Ultimately, B2B brands need to be bolder when it comes to building awareness.
They should be more creative by, for example, improving personalisation or using videos and blogs that offer advice. Creative and helpful content will have more impact than focusing solely on talking about what a product or service does, however great it is.
The role of a PR team is to design narratives so that they resonate with particular audiences and can be tailored for different channels, whether that is a trade magazine, newspaper, across social media or for internal customer emails.
The objective here is to create positive perceptions of a brand among its target audience so that business customers behave differently towards it. As the old saying goes: ‘advertising is what you pay for, publicity is what you pray for’.

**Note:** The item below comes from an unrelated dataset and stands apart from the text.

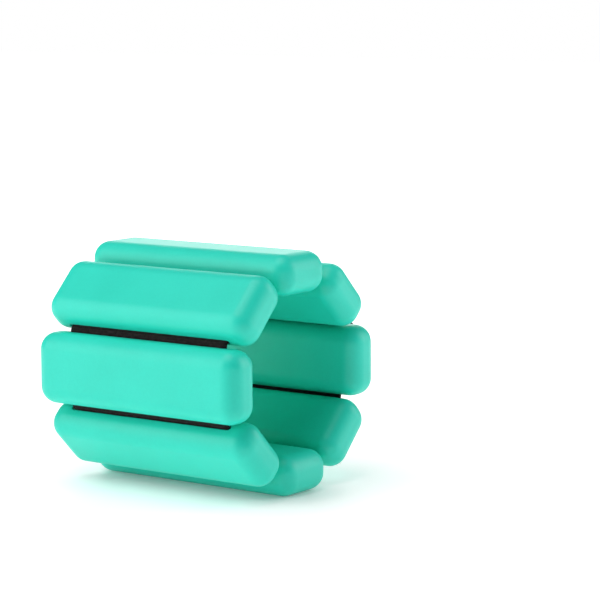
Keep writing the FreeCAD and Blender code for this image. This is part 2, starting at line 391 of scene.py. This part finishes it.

Of course, B2B brands need to have confidence in any campaign and know its impact can be measured robustly. One example is the work Whiteoaks has carried out this year with Pulsant to measure the effectiveness of its new positioning and messaging. The company wanted to be known as a leading edge infrastructure provider.
A dedicated PR campaign focused on a thought-leadership programme around edge computing. This was supported by some marketing communications on its own channels, which drove awareness and credibility.
Following the first six months of the campaign, 59% of the 100 IT decision makers surveyed by Whiteoaks in mid-sized enterprises would consider Pulsant for edge infrastructure services. This indicated that the marketing and PR efforts were reaching the target audience and changing perceptions. The measurement of brand perception and consideration now takes place quarterly.
More sophisticated measurement
The Pulsant example demonstrates why B2B brands need an audience-centric approach. If measurement is vigorous, it is possible to replicate what is working well in any campaign and adjust what is not.
It is no longer enough to measure PR simply by counting the number of media clippings. Assessment must be more sophisticated and demonstrate that PR is making a valuable contribution as part of the marketing mix.
It does require everyone to be on board in terms of understanding the need for consistent messaging and brand positioning, and why that coherent narrative must be embedded throughout the communications strategy.
In the current economic environment, a brand needs to know that every pound of its marketing budget is being spent well.